_Exercise task_
Scan the data below for the string "from". Show every line where it turns up.

_Extracted records_
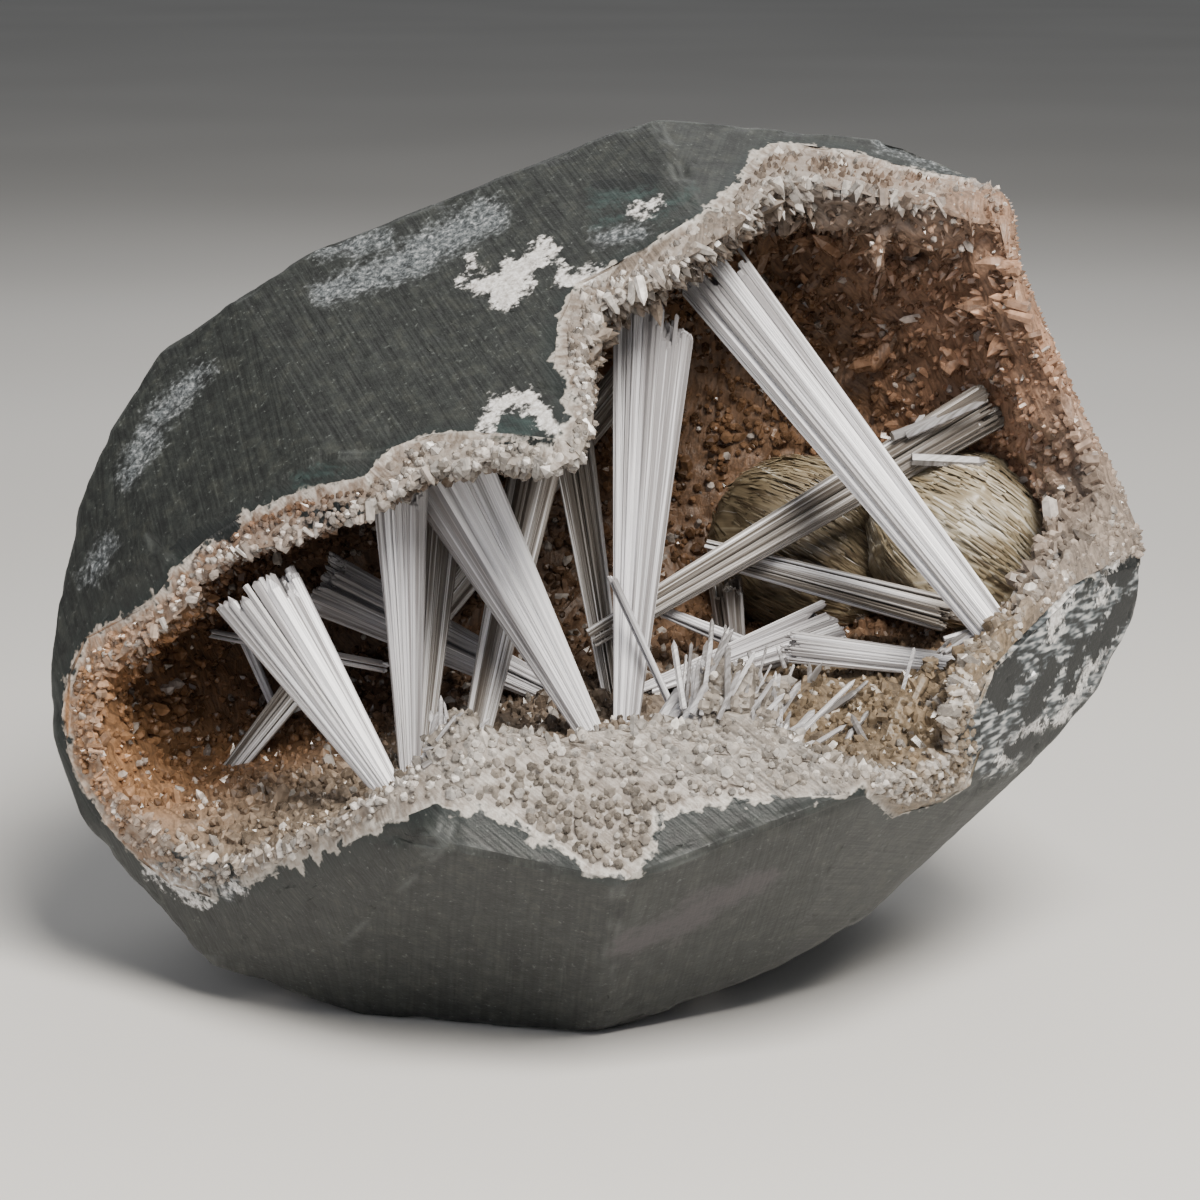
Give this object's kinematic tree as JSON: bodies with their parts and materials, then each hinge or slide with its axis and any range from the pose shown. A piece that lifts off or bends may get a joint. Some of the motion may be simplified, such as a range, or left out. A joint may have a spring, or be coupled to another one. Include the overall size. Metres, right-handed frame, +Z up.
{
  "type": "scolecite geode",
  "caption": "Faceted basalt nodule opened at the front, its hollow lined with small crystals and holding bundled sprays of needle-like scolecite and a stilbite fan.",
  "frame": {"origin": "centre of the bounding box's underside, in the plane of the ground base facet", "axes": "+Z up as the stone rests, the open mouth faces -Y, +X to the right as seen from the front"},
  "size_m": [0.1296, 0.0992, 0.1012],
  "materials": {
    "basalt": "sawn and worn, matt",
    "druse": "fine crystal faces, ground flat at the rim",
    "scolecite": "silky crystal",
    "stilbite": "pearly crystal"
  },
  "bodies": {
    "root": {"basalt_shell": "basalt", "druse_crust": "druse", "scolecite_spray_01": "scolecite", "scolecite_spray_02": "scolecite", "scolecite_spray_03": "scolecite", "scolecite_spray_04": "scolecite", "scolecite_spray_05": "scolecite", "scolecite_spray_06": "scolecite", "scolecite_spray_07": "scolecite", "scolecite_spray_08": "scolecite", "scolecite_spray_09": "scolecite", "scolecite_spray_10": "scolecite", "scolecite_spray_11": "scolecite", "scolecite_spray_12": "scolecite", "scolecite_spray_13": "scolecite", "scolecite_spray_14": "scolecite", "scolecite_spray_15": "scolecite", "scolecite_spray_16": "scolecite", "scolecite_needle_01": "scolecite", "scolecite_needle_02": "scolecite", "scolecite_needle_03": "scolecite", "scolecite_needle_04": "scolecite", "stilbite_sheaf": "stilbite"}
  },
  "joints": []
}
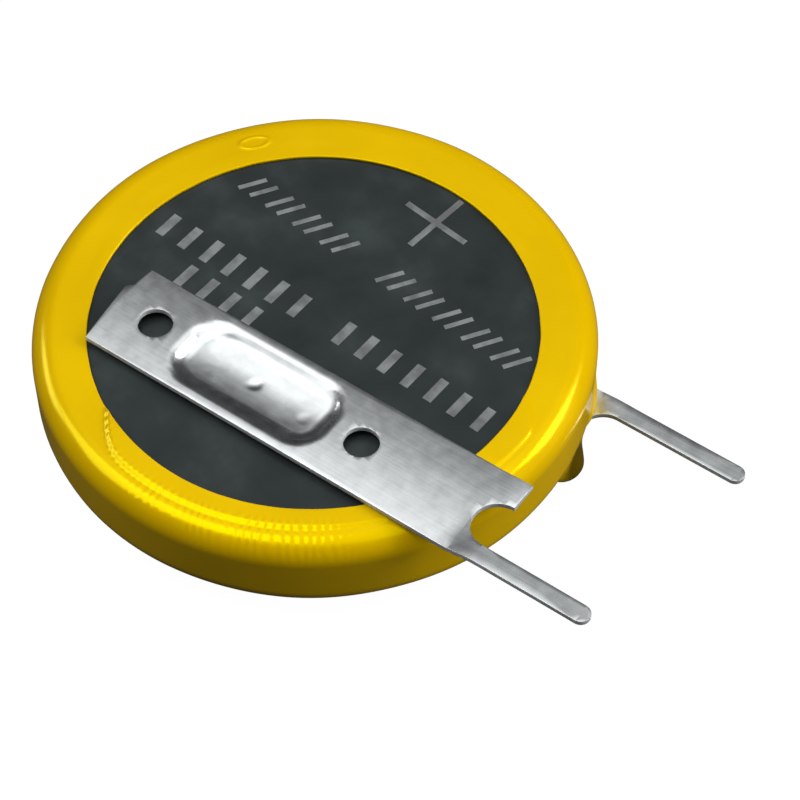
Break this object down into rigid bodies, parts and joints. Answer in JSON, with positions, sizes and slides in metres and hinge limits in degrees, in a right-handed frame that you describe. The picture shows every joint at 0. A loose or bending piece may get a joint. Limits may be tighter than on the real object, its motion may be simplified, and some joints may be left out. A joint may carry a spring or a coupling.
{
  "type": "lithium coin cell",
  "caption": "Round flat lithium coin cell in a shrunk film sleeve, with flat welded solder tabs whose pins stand out to one side for board mounting.",
  "frame": {"origin": "centre of the negative cap's outer face, on the cell's axis", "axes": "+Z along the cell's axis towards the positive face, +X along both solder pins towards their tips, the positive tab on the -Y side"},
  "size_m": [0.0251, 0.0202, 0.0044],
  "materials": {
    "can_steel": "dark satin, with pale grey print",
    "seal_plastic": "natural, slightly milky",
    "cap_steel": "satin",
    "lithium_metal": "dull",
    "separator_felt": "matt",
    "pellet_powder": "pressed powder",
    "collector_steel": "satin",
    "yellow_film": "glossy, shrunk tight",
    "tab_steel": "rolled sheet, softly brushed"
  },
  "bodies": {
    "root": {"positive_can": "can_steel", "gasket": "seal_plastic", "negative_cap": "cap_steel", "lithium_disc": "lithium_metal", "separator": "separator_felt", "cathode_pellet": "pellet_powder", "collector_ring": "collector_steel", "film_sleeve": "yellow_film", "positive_tab": "tab_steel", "negative_tab": "tab_steel"}
  },
  "joints": []
}
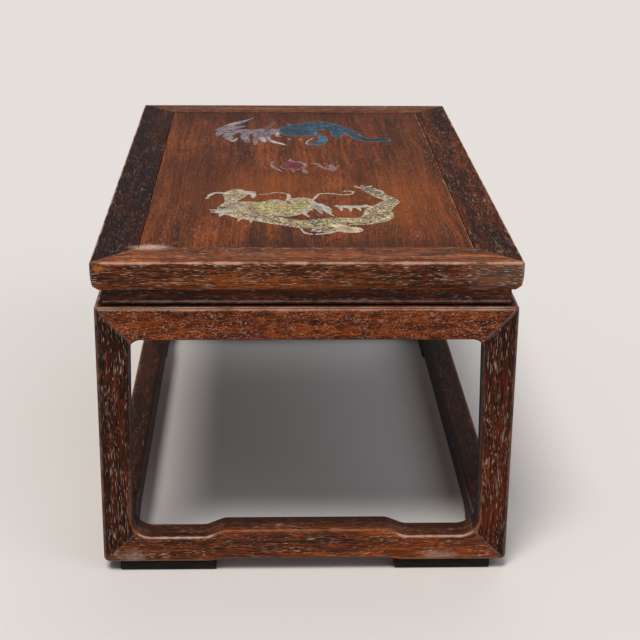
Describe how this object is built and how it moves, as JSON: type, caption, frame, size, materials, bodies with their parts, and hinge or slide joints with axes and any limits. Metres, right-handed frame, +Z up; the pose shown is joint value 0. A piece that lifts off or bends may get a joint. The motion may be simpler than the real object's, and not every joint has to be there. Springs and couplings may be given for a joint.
{
  "type": "kang table",
  "caption": "Low rectangular table with a painted framed top, a recessed waist, mitred legs and aprons, and a continuous floor stretcher on small pads.",
  "frame": {"origin": "on the floor, under the middle of the top", "axes": "+Z up, +X to the right along the short side of the top, +Y to the back along its long side"},
  "size_m": [0.3, 0.52, 0.24],
  "materials": {
    "rail_long": "dark lacquer, filled pores",
    "rail_short": "red-brown lacquer, filled pores",
    "panel_board": "orange-brown lacquer",
    "batten_wood": "planed, unpolished",
    "waist_wood": "dark red-brown lacquer",
    "stand_wood": "red-brown lacquer, filled pores",
    "pad_wood": "blackened",
    "figure_paint": "coloured lacquer paint"
  },
  "bodies": {
    "root": {"top_rail_left": "rail_long", "top_rail_right": "rail_long", "top_rail_front": "rail_short", "top_rail_back": "rail_short", "top_panel": "panel_board", "batten_front": "batten_wood", "batten_back": "batten_wood", "waist_front": "waist_wood", "waist_back": "waist_wood", "waist_left": "waist_wood", "waist_right": "waist_wood", "apron_front": "stand_wood", "apron_back": "stand_wood", "apron_left": "stand_wood", "apron_right": "stand_wood", "stretcher_front": "stand_wood", "stretcher_back": "stand_wood", "stretcher_left": "stand_wood", "stretcher_right": "stand_wood", "leg_front_left": "stand_wood", "leg_front_right": "stand_wood", "leg_back_left": "stand_wood", "leg_back_right": "stand_wood", "foot_front_left": "pad_wood", "foot_front_right": "pad_wood", "foot_back_left": "pad_wood", "foot_back_right": "pad_wood"}
  },
  "joints": []
}
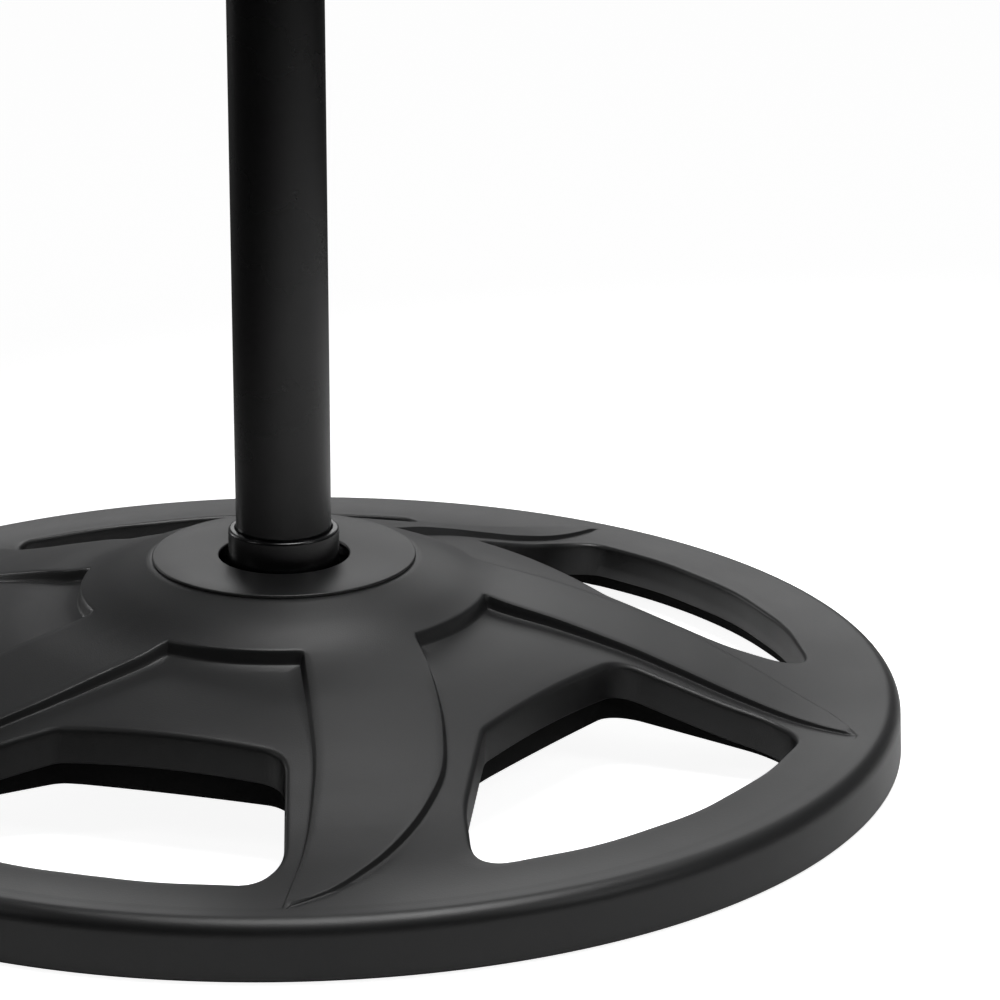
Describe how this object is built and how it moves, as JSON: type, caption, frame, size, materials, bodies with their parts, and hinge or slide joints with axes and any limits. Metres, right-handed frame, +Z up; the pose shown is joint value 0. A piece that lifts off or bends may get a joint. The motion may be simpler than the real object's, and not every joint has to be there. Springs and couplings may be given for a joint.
{
  "type": "reflex speed bag stand",
  "caption": "Free-standing reflex speed bag stand: weighted round swirl base with hand windows, telescoping pole with clamp, coil spring and striking ball.",
  "frame": {"origin": "on the floor, under the axis of the pole, at the middle of the base", "axes": "+Z up along the pole; the clamp knob points to +X"},
  "size_m": [0.58, 0.58, 1.588],
  "materials": {
    "moulded_plastic": "fine satin moulded",
    "dark_plastic": "plain moulded",
    "painted_steel": "satin black powder coat",
    "black_rubber": "moulded",
    "cast_iron": "rough cast",
    "brass": "turned",
    "ball_leather": "grained, stitched panels",
    "bladder_rubber": "smooth",
    "zinc_steel": "zinc plated"
  },
  "bodies": {
    "knob": {"lock_knob": "moulded_plastic", "knob_screw": "zinc_steel"},
    "mast": {"upper_pole": "painted_steel", "slide_plug": "dark_plastic", "lower_spring_seat": "painted_steel", "seat_pin": "zinc_steel"},
    "spring_body": {"spring": "painted_steel"},
    "ball_head": {"upper_spring_seat": "painted_steel", "ball_stud": "zinc_steel", "stud_nut": "zinc_steel", "ball_plate": "black_rubber", "inner_disc": "zinc_steel", "inner_nut": "zinc_steel", "ball_cover": "ball_leather", "ball_bladder": "bladder_rubber", "ball_valve": "black_rubber"},
    "base": {"base_shell": "moulded_plastic", "base_tray": "dark_plastic", "hub_ballast": "cast_iron", "rim_ballast": "cast_iron", "rubber_foot_1": "black_rubber", "rubber_foot_2": "black_rubber", "rubber_foot_3": "black_rubber", "rubber_foot_4": "black_rubber", "rubber_foot_5": "black_rubber", "tray_screw_1": "zinc_steel", "tray_screw_2": "zinc_steel", "tray_screw_3": "zinc_steel", "tray_screw_4": "zinc_steel", "tray_screw_5": "zinc_steel", "pole_socket": "painted_steel", "hub_plate": "zinc_steel", "hub_cap": "moulded_plastic", "flange_bolt_1": "zinc_steel", "flange_bolt_2": "zinc_steel", "flange_bolt_3": "zinc_steel", "flange_bolt_4": "zinc_steel", "flange_nut_1": "zinc_steel", "flange_nut_2": "zinc_steel", "flange_nut_3": "zinc_steel", "flange_nut_4": "zinc_steel", "lower_pole": "painted_steel", "pole_foot_plug": "zinc_steel", "anchor_washer": "zinc_steel", "anchor_bolt": "zinc_steel", "guide_bush": "dark_plastic", "clamp_collar": "moulded_plastic", "clamp_insert": "brass"}
  },
  "joints": [
    {"name": "height_slide", "type": "slide", "parent": "base", "child": "mast", "axis": [0, 0, 1], "range_m": [-0.15, 0.2]},
    {"name": "clamp_knob_turn", "type": "hinge", "parent": "base", "child": "knob", "pos_m": [0.02, 0, 0.8743], "axis": [1, 0, 0], "range_deg": [0, 180]},
    {"name": "spring_sway_fore_aft", "type": "hinge", "parent": "mast", "child": "spring_body", "pos_m": [0, 0, 1.2876], "axis": [1, 0, 0], "range_deg": [-35, 35], "stiffness_Nm_per_rad": 30, "deforming": ["spring"]},
    {"name": "spring_sway_sideways", "type": "hinge", "parent": "spring_body", "child": "ball_head", "pos_m": [0, 0, 1.2876], "axis": [0, 1, 0], "range_deg": [-35, 35], "stiffness_Nm_per_rad": 30, "deforming": ["spring"]}
  ]
}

_Right answer_
Give this object's kinematic tree as JSON: bodies with their parts and materials, then each hinge or slide with its axis and any range from the pose shown. A piece that lifts off or bends may get a joint. Some of the motion may be simplified, such as a range, or left out. A joint may have a spring, or be coupled to another one. Include the overall size. Metres, right-handed frame, +Z up.
  "frame": {"origin": "centre of the bounding box's underside, in the plane of the ground base facet", "axes": "+Z up as the stone rests, the open mouth faces -Y, +X to the right as seen from the front"},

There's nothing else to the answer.